Internet Marketing is a really, really competitive niche. The best minds in the game are attempting to market to marketers every day. That post-closing cup of coffee is hard to come by, and to survive, I need to take advantage of every little nook or cranny. I have to jump on it. Luckily, I am an internet marketer, which means I know exactly where my colleagues spend their time. Forums, blogs…and wait for it…software.

Referral spam is young. It is one nook I can easily exploit, and be fairly certain that viewers are my target audience. No amount of PPC or SEO work will ever put me as front-and-center as targeting them in their favorite analytics platform.


Unholy Inspiration

Since referrers show up when a site gets traffic, my first try might be to build a spider using php. I will be able to set whatever referrer I want and then go crazy hitting pages on the internet. However, after a week or so, I’m going to realize that idea sucks. You see, cUrl (what most programming languages use to surf the web) isn’t a browser, it doesn’t load pictures or execute javascript—so I never actually showed up in anyone’s GA account because analytics tracking is javascript based. Worse yet, now my site is on all of the default wordpress “block spam” addons thanks to all the noise I made running this script.

Gathering Shadows

Time for a do-over. Now, I’ve got a new money site and a new approach. This time I’m going to make sure that javascript fires (so I show up in GA) and I’m going to use iMacros (automation) to load up pages in a browser.

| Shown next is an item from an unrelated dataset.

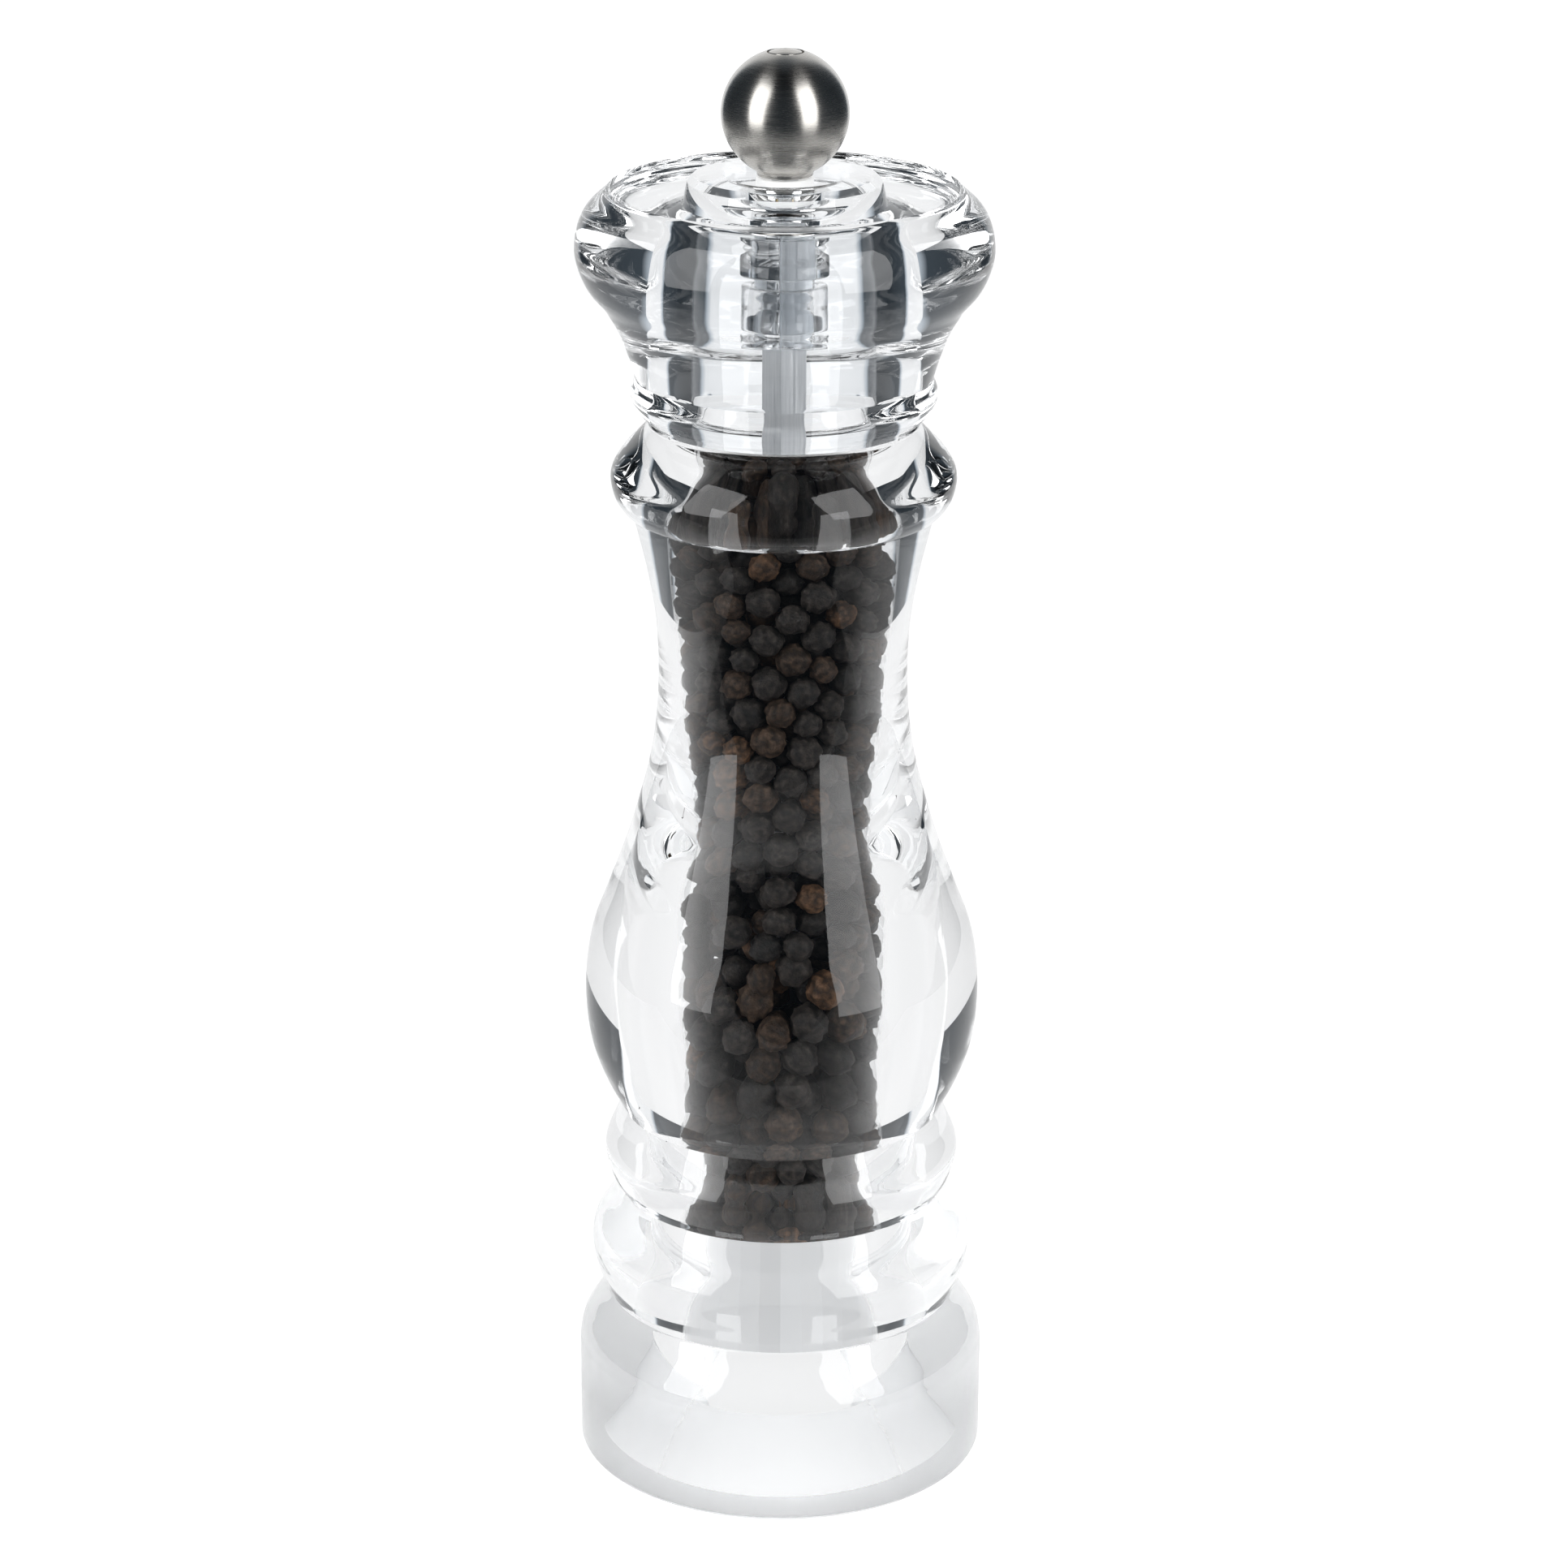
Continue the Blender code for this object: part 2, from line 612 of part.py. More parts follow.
def main():
    clear_scene()
    acrylic = (0.93, 0.95, 0.97)
    body_finish = material("clear_acrylic_body", acrylic, 0.02, transmission=1.0)
    head_finish = material("clear_acrylic_head", acrylic, 0.02, transmission=1.0)
    steel = (0.62, 0.6, 0.57)
    body_outline = chain(body_outside(), body_inside())
    turned("body_shell", body_outline, body_finish, SEGMENTS)
    head_outline = chain(head_outside(), head_inside())
    turned("head_shell", head_outline, head_finish, SEGMENTS)
    make_housing(material("housing_plastic", (0.86, 0.87, 0.88), 0.35))
    make_stator(material("stator_ceramic", (0.9, 0.89, 0.86), 0.3))
    make_rotor(material("rotor_ceramic", (0.9, 0.89, 0.86), 0.3))
    make_bridge(material("bridge_steel", steel, 0.35, 1.0))
    make_screws(material("screw_steel", steel, 0.3, 1.0))
    make_spindle_bush(material("spindle_bush_plastic", (0.82, 0.83, 0.84), 0.45))
    make_spring(material("spring_steel", steel, 0.25, 1.0))
    make_thrust_washer(material("washer_steel", steel, 0.3, 1.0))
    make_rotor_nut(material("nut_steel", steel, 0.3, 1.0))
    make_spindle(material("spindle_aluminium", (0.78, 0.8, 0.82), 0.4, 1.0))
    make_drive_bush(material("drive_bush_plastic", (0.85, 0.88, 0.9), 0.2, transmission=0.8))
    make_knob_washer(material("knob_washer_plastic", (0.88, 0.88, 0.87), 0.4))
    ball_finish = material("knob_brushed_steel", (0.5, 0.48, 0.44), 0.3, 1.0)
    insert_finish = material("insert_brass", (0.75, 0.58, 0.3), 0.35, 1.0)
    cap_finish = material("cap_steel", (0.55, 0.53, 0.5), 0.25, 1.0)
    make_knob(ball_finish, insert_finish, cap_finish)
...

After a few dozen hours, I’m up and running, but this setup is moving slooooooow. After a few weeks, I’m still only getting a trickle of hits. It’s enough to show proof of concept, but not enough to turn a profit.

If it takes a site 10 seconds to load up and to go through all the paces before we get to the next one, we can do 6*60*24*30 (hits per minute * minutes * hours * days in month). That’s just over a quarter-million site loads per month, per server. Since we’d visit each page a few times in hopes of showing up at the top of the referrer list, we’re only talking about ~20k sites in total. The click through rate of referrer spam would be atrocious when compared to other methods of advertising. On the other hand, our conversion percentage might be decent since we’ve targeted our audience well and made our lander appeal to them.

Accomplishing the aforementioned has very few hard costs. It’s basically your time and $10/mo for a Windows remote server. If you don’t know how to put together a basic iMacro (big ass csv file and a loop), you’d have to hire a some help. Even still, your total out of pocket cost would be ~$100.

If I only get 100 visitors, it probably won’t be enough to keep this operation in the black.


So Begins the Age of Darkness

It’s dawning on me now, iMacros doesn’t multithread well, and is a horrible use of server resources. The only way to scale is to have a huge network of Windows servers and deal with the bugs and maintenance. Also, my site is back on the “block spam” blacklists now, so I’ve got to switch domains & rebuild my money site again.

Hmmm…my first try was fast but ineffective, because cUrl didn’t fire javascript requests to GA. My second try worked, but was a headache to scale and maintain, in addition to being prohibitively expensive for the results I really wanted.

But…what if I mix the 2 together and just use php/cUrl to hit the GA javascript directly? Instead of having to wait for a full page of images, stylesheets & scripts to load up in a browser, we just target the analytics script we want to hit and send our cUrl request directly there ignoring everything else. Well, that opens A LOT of doors.

  • I can now burn through several million Google Analytics direct requests a week on a linux cloud host that costs $5/month.
  • Thanks to cUrl, I can spoof referrers (set the referrer of each request to my money site), host names (telling a server that this request is coming from your own server and not some random one on the internet) & use proxies easily if we ever get blocked.
  • Since it’s cloud, my setup can scale to however many servers I need on-demand without me having to lift a finger. And I can rent by the hour!
  • If I ever get booted from my host, there are many cloud hosting options available. I can easily set up shop somewhere else
  • Since I’m not “spidering” anymore, I can start putting random universal analytics ids (UA-XXXXXXXX-1) in place to test how it works
  • Better yet, I can build a separate spider to go off and round up all the UA ids I can and store them away, now my bot is 100% efficient and can loop easily, making my referrer spam more visible (top of the list baby!)

Finding Hope

And that, my friends, is the story of how easy it was to create the plague that has ruined analytics for so many. My hope is that through education, someone much smarter than myself, or the rest of our team running our referral spam removal tool, can come up with the best solution yet.

Thanks to those early days spammers for guiding us down the road to armageddon. If it weren’t for you, nobody would be littering my analytics views. It’s going to get far worse before it gets better…just wait for the Christmas & 2016 Valentines day referral spam to start dropping.